Essentially confined to his office while his wife, Captain Claudine Tardif, dealt with the day-to-day business of the church, Captain Croteau had time to think, and there was much to occupy his thoughts.
A Frost in the Winter
The Centre Communautaire Chrétien is situated in the east end of Montreal. From meagre beginnings in 2007 of less than three dozen parishioners, by 2010 the congregation had grown with its members representing 23 countries.
“I know, because I have to find and purchase the appropriate flag every time we welcome someone from a new country!” laughs Captain Croteau.
While the congregation seemed outwardly content, there was a malaise that occupied his thoughts.
“Many of the parishioners from different nationalities were not talking to one another,” says Captain Croteau. “Many families had separated. There was a frost on many of the relationships. Plus, my corps had merged with another and there was a tension that I didn't how to resolve.”
A Plan is Born
All through that winter and spring, Captain Croteau read Scripture and focused his thoughts in prayer, seeking guidance from God.
The more he prayed, the more he realized what the answer to his corps' problems was. He found himself focusing his reading on John 13:35: “By this everyone will know that you are my disciples, if you love one another.”
While there was no doubt in his mind that the Lord was speaking to him, revealing his will for the congregation, it took him months before he unveiled his plan of action.
“I thought it would sound pretentious,” he says. “But week after week, this inspiration kept coming back and I had no other alternative but to proclaim it to the church members in order to free myself from the idea.”
When he did, it took the form of weekly sermons that concentrated on the theme of brotherly love, as highlighted in Psalm 133. Week after week, Captain Croteau concentrated on this, using other verses in the Bible to support this theme.
“When you get down to it, it's really not such a burden to preach on brotherly love.”
Words on a Wall
The theme of brotherly love fostered an atmosphere of unity that bound the different nationalities and cultures together. In addition to the weekly sermons, the theme was reinforced in Sunday school, Bible studies and all other corps activities.
Slowly, the congregation began to embrace the concept in their own lives, and many confided that their thoughts had also been directed along the same lines.
“It seems that God had been speaking to all of us,” says Captain Croteau.
The campaign has been going strong now for 16 months, and the corps has even printed John 13:35 on the walls of the centre in huge letters for all to see.
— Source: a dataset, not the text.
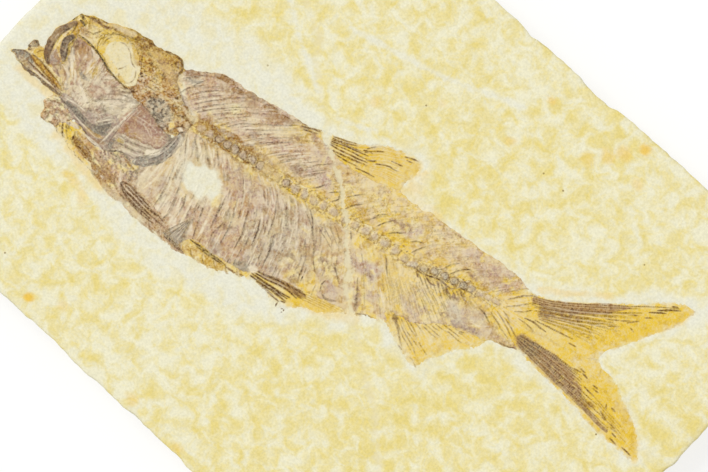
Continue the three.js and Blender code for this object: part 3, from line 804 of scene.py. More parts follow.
def draw_hole(sheet):
    """The place in the belly where the film has come away and clean rock shows."""
    sheet.area(
        [(41.6, -8), (43, -6.8), (45.2, -6), (46.8, -5.8), (48.4, -6.6), (50, -8), (51, -9.8), (51.2, -11.8),
         (50, -12.8), (48.6, -12), (47.8, -13.2), (46.4, -13.4), (45.4, -12.6), (44, -12.8), (42.6, -11.4)],
        soft=0.9, film=-1, bone=-1, ink=-1, chalk=-1, gold=-0.86, cool=-1, rise=-0.12,
    )
    sheet.area([(42.6, -11.6), (44.4, -12.4), (46, -13.6), (44, -14.6), (42.6, -13.4)], soft=0.6, gold=0.55,
               film=-0.5)
    sheet.area([(49.6, -11), (51.2, -9.2), (51.8, -10.8), (51.4, -13), (50, -13.4)], soft=0.5, gold=0.5,
               film=-0.6)
    sheet.area([(47.2, -4.8), (48.4, -5.2), (49.8, -6.6), (50, -7.6), (48.4, -6.8)], soft=0.4, gold=0.6,
               bone=0.45)
    sheet.area([(41.8, -5.6), (43.4, -5.8), (44.4, -6.6), (43.6, -7.4), (42, -7.2)], soft=0.4, gold=0.4,
               bone=0.3)
    sheet.area([(45, -5.4), (46, -5.2), (46.6, -6.2), (45.6, -6.6)], soft=0.3, gold=0.3, bone=0.4)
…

New members have flocked to the corps. In fact, it has doubled its numbers.
“It's just amazing what happened in the hearts of our members,” reports Captain Croteau. “We've seen children making up with their parents with whom they've had problems in the past. Old friends or acquaintances have buried their differences and grievances and we've seen couples reconciling. We are a happier church family, stronger now than we have ever been.”